One Thousand Days Transformed - The Campaign for Cedarville
students streaming out of Dixon Ministry Center

Life Together

by Jon Wood

The clock strikes 9:40 a.m., and all across campus professors begin wrapping up their lectures, introducing final points and preparing to transition students toward one of the most important experiences in their 1,000 days on campus.

As students file out of classes and pour onto sidewalks, the pulse of campus starts to beat a little faster. Once inside Jeremiah Chapel, between 9:50 and 10 a.m., the energy level rises by the minute as students find their seats. The buzz of conversation is fueled by the joy of friends connecting with each other yet again. The clock strikes 10, the lights transition, and chapel is on.

For anyone who has joined us for chapel, in person or online (and we do encourage you to do both as much as you can), you know that we offer faculty, staff, and students a steady nourishment of theologically rich musical worship, expositional preaching from God’s Word, and testimonies of faithful living. Throughout this 45 minutes, the focal point is understanding and living out the Word of God. While there is much I love about the biblical and theological heartbeat of our chapel programming, there is one other vitally important outcome: the community nurtured through daily chapel.
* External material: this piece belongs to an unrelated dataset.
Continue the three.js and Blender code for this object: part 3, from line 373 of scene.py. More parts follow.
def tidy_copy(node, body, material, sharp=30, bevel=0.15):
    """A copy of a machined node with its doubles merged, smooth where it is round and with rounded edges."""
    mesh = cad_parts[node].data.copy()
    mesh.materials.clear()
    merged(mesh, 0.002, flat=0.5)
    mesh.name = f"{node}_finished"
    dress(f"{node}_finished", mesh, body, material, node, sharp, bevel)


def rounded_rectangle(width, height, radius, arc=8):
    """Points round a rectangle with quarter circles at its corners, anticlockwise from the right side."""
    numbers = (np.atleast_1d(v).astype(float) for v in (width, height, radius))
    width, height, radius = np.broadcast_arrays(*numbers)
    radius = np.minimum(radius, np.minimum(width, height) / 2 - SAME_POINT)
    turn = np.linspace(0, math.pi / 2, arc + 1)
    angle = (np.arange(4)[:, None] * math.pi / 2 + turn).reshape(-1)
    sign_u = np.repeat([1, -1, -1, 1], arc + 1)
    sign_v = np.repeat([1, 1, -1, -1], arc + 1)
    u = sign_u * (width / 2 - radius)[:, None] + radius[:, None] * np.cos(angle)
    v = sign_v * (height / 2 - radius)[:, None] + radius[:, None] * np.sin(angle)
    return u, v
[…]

You see, the many fruits of chapel last far beyond the moment a final prayer is offered, and the students flow out of the auditorium to pursue the remainder of their day. Shortly after chapel, the clock strikes 11. Some will linger in the auditorium, visiting with friends, while others talk with faculty and staff and benefit from life-on-life discipleship moments. Yet, most will be off to class, lunch, or some other pursuit. In this daily rhythm, something remarkable happens: Community is cultivated through gathering and scattering.

GATHERING

How does daily chapel form community on campus? Simply, the act of gathering portrays the reality of community we share in Christ. While it may seem obvious, one cannot overlook the basic nature of community and the treasure of gathering together with other believers. Perhaps those of us who gather in settings of religious liberty can too easily forget the simple benefit of gathering.

Speaking into a cultural context where opposition to the Church was expected, the author of Hebrews recognizes the correlation between individual perseverance and corporate gathering when he calls his readers to “take care, brothers, lest there be in any of you an evil, unbelieving heart, leading you to fall away from the living God. But exhort one another every day, as long as it is called ‘today,’ that none of you may be hardened by the deceitfulness of sin” (Heb. 3:12–13, ESV; for further reading on this subject, see Hebrews 10:25).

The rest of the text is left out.